Oh and one final FYI that could save you headaches: If you create a C++/CLI wrapper that exposes the native C++ pointer, and need to use that pointer in an external C++/CLI assembly, you MUST make the native type public by using #pragma make_public or else you'll get linker errors:
// put this at the top of the wrapper class, after includes
#pragma make_public(SomeNamespace::NativeCppClass)
If you find a bug in the C++/CLI code, keep it. You want to port the code, not fix the code, so keep things in scope!
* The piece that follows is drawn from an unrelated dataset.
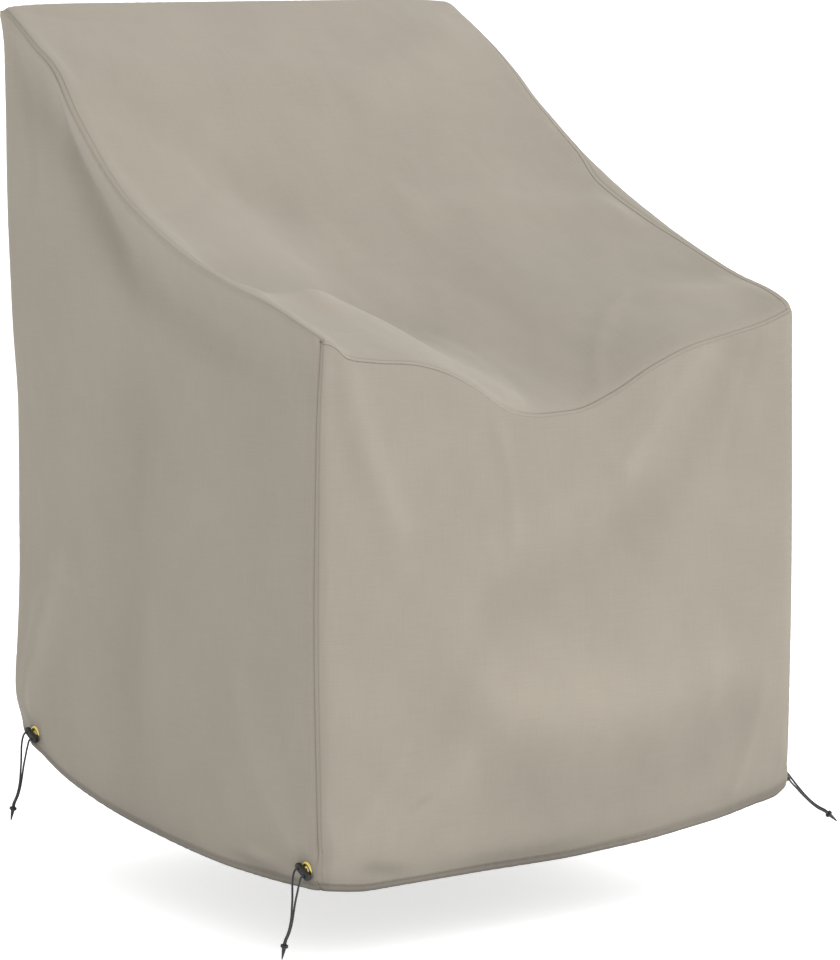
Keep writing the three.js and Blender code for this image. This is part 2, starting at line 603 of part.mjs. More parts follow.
// Bar toggle lying over the eyelet, with a hole through it for each cord
function toggleBody(k) {
  const { length, width, thick, holeSpacing, holeRadius, tilt } = TOGGLE;
  const edge = 1.4;
  const outline = new THREE.Shape();
  const reach = (length - width) / 2;
  const radius = width / 2 - edge;
  outline.absarc(reach, 0, radius, -Math.PI / 2, Math.PI / 2, false);
  outline.absarc(-reach, 0, radius, Math.PI / 2, (3 * Math.PI) / 2, false);
  const geometry = new THREE.ExtrudeGeometry(outline, {
    depth: thick - 2 * edge, bevelThickness: edge, bevelSize: edge, bevelSegments: 2, curveSegments: 6,
  });
  geometry.translate(0, 0, edge - thick / 2);
  const bar = joined(geometry);
  const solid = new wasm.Manifold(new wasm.Mesh({
    numProp: 3,
    vertProperties: bar.attributes.position.array,
    triVerts: Uint32Array.from(bar.index.array),
  }));
  const drill = wasm.Manifold.cylinder(thick * 2, holeRadius, holeRadius, 10, true);
  const holes = [-1, 1].map((end) => drill.translate([(end * holeSpacing) / 2, 0, 0]));
  const mesh = solid.subtract(holes[0]).subtract(holes[1]).getMesh();
  const body = bodyOf(Array.from(mesh.vertProperties), Array.from(mesh.triVerts));
  const lean = THREE.MathUtils.degToRad(tilt);
  const side = TIES[k].side;
  const along = new THREE.Vector3(0, Math.cos(lean), Math.sin(lean));
  const out = new THREE.Vector3(side, 0, 0);
  const frame = new THREE.Matrix4().makeBasis(along, out.clone().cross(along), out);
  frame.setPosition(place(k, TOGGLE.out, 0, TOGGLE.up));
  return body.applyMatrix4(frame);
}

// Middle line of one cord of a tie; the two cords lie on either side of the tie's own line
function cordLine(k, end) {
  const { route, lean, drop } = TIES[k];
  return CORD_ROUTES[route].map((row) => place(
    k,
    row.out + end * row.apartOut,
    row.back * lean + end * row.apartBack,
    row.up * drop + end * row.apartUp,
  ));
}

// Round cord along its middle line
function cordBody(line) {
  const ring = Array.from({ length: CORD.sides }, (_, k) => {
    const angle = ((k + 0.5) * 2 * Math.PI) / CORD.sides;
    return new THREE.Vector2(Math.cos(angle), Math.sin(angle)).multiplyScalar(CORD.diameter / 2);
  });
  const path = new THREE.CatmullRomCurve3(line, false, "centripetal");
  const steps = Math.round(path.getLength() / CORD.step);
  const geometry = new THREE.ExtrudeGeometry(new THREE.Shape(ring), { steps, extrudePath: path });
  return joined(geometry);
}

// Pointed cord end that goes on where the tie's own line stops
function cordEndBody(k) {
  const [before, last] = cordLine(k, 0).slice(-2);
  const direction = last.clone().sub(before).normalize();
  const profile = CORD_END.map((row) => [row.radius, row.along]);
  return turnedBody(profile, CORD.endSides, last.addScaledVector(direction, CLEARANCE), direction);
}

// Solid volume inside a geometry's triangles, negative when its faces point in
function volumeOf(geometry) {
  const corner = (k) => new THREE.Vector3().fromBufferAttribute(geometry.attributes.position, geometry.index.array[k]);
  let sum = 0;
  for (let k = 0; k < geometry.index.count; k += 3) sum += corner(k).dot(corner(k + 1).cross(corner(k + 2))) / 6;
  return sum;
}

// Finishes
const FINISHES = {
  cloth: new THREE.MeshStandardMaterial({ name: "taupe_cloth", color: "#aaa295", roughness: 0.85, metalness: 0 }),
  brass: new THREE.MeshStandardMaterial({ name: "pale_brass", color: "#c9b478", roughness: 0.35, metalness: 0.9 }),
  plastic: new THREE.MeshStandardMaterial({ name: "charcoal_plastic", color: "#39393b", roughness: 0.5, metalness: 0 }),
  cord: new THREE.MeshStandardMaterial({ name: "charcoal_cord", color: "#3f3f42", roughness: 0.9, metalness: 0 }),
};

const cover = new THREE.Group();
cover.name = "chair_cover";

function add(name, geometry, finish) {
  if (volumeOf(geometry) < 0) geometry.setIndex(Array.from(geometry.index.array).reverse());
  const mesh = new THREE.Mesh(geometry, finish);
  mesh.name = name;
  mesh.position.set(0, -HELD_AT.back, -HELD_AT.height);
  cover.add(mesh);
}

const TURNED = { back_panel: true, main_panel: true, front_panel: false, side_panel_left: true, side_panel_right: false };
const grids = {};
const normals = {};
for (const panel of Object.keys(TURNED)) {
  grids[panel] = panelGrid(panel);
  normals[panel] = gridNormals(grids[panel], TURNED[panel]);
}
const stepIn = inwardSteps(grids, normals);
for (const panel of Object.keys(TURNED)) {
  const cloth = sheetSolid(grids[panel], stepIn, panel !== "main_panel", TURNED[panel]);
  const side = { side_panel_left: -1, side_panel_right: 1 }[panel];
  add(panel, side ? pierced(cloth, side) : cloth, FINISHES.cloth);
}
TIES.forEach((tie, k) => {
  add(`eyelet_${tie.name}`, eyeletBody(k), FINISHES.brass);
  add(`toggle_${tie.name}`, toggleBody(k), FINISHES.plastic);
  add(`cord_${tie.name}_a`, cordBody(cordLine(k, 1)), FINISHES.cord);
  add(`cord_${tie.name}_b`, cordBody(cordLine(k, -1)), FINISHES.cord);
  add(`cord_end_${tie.name}`, cordEndBody(k), FINISHES.plastic);
});

export default cover;
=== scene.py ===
"""Fitted cloth cover with a high back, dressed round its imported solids.

Five sewn panels, their topstitching, and at each lower corner an eyelet, a bar toggle and two
cords that share a pointed end. Lengths in the tables are millimetres in the cutter's frame: across
to the right from the middle, back from the front panel, and up from the ground. Every finished
mesh is in metres in the row frame, whose origin lies under the top edge of the back.
"""

import logging
import math
from dataclasses import dataclass, field
from enum import Enum

import bpy
import numpy as np
from bpy.types import Material, Node, NodeSocket, NodeTree, Object
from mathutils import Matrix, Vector


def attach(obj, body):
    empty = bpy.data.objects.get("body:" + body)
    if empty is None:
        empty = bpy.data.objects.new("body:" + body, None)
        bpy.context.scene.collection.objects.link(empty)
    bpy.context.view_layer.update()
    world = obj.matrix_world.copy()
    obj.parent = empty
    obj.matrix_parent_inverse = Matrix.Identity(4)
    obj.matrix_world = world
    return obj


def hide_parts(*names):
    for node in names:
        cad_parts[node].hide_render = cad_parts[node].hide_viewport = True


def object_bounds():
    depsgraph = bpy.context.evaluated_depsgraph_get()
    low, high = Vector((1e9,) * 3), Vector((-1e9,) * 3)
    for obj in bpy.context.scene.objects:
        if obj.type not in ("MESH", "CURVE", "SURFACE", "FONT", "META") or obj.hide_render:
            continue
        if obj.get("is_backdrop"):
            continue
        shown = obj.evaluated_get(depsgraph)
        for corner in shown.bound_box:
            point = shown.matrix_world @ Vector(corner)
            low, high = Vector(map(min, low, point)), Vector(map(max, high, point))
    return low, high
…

For those wondering, we got maybe around 10 regressions after the port. Half were mistakes because I was already on autopilot mode and didn't pay attention to what I was doing.
Happy porting!
Back ~2004 Microsoft did have a tool that would convert managed C++ to C++/CLI ... sort of. We ran it on a couple of projects, but to be honest the amount of work left cleaning up the project was no less than the amount of work it would have been to do the conversion by hand in the first place. I don't think the tool ever made it out into a public release though (maybe for this reason).
I don't know which version of Visual Studio you are using, but we have managed C++ code that will not compile with Visual Studio 2005/2008 using the /clr:oldSyntax switch and we still have a relic VS 2003 around for it.
I don't know of any way of going from C++ to C# in a useful way ... you could try round tripping it through reflector :)
Such projects are often done in c++/cli because C# isn't really an elegant option for the task. e.g. if you have to interface with some native C++ libraries, or do very high performance stuff in low level C. So just make sure whoever chose c++/cli didn't have a good reason to do it before doing the switch.
Having said that, I'm highly skeptical there's something that does what you ask, for the simple reason that not all C++/cli code is translatable to C# (and probably vice versa too).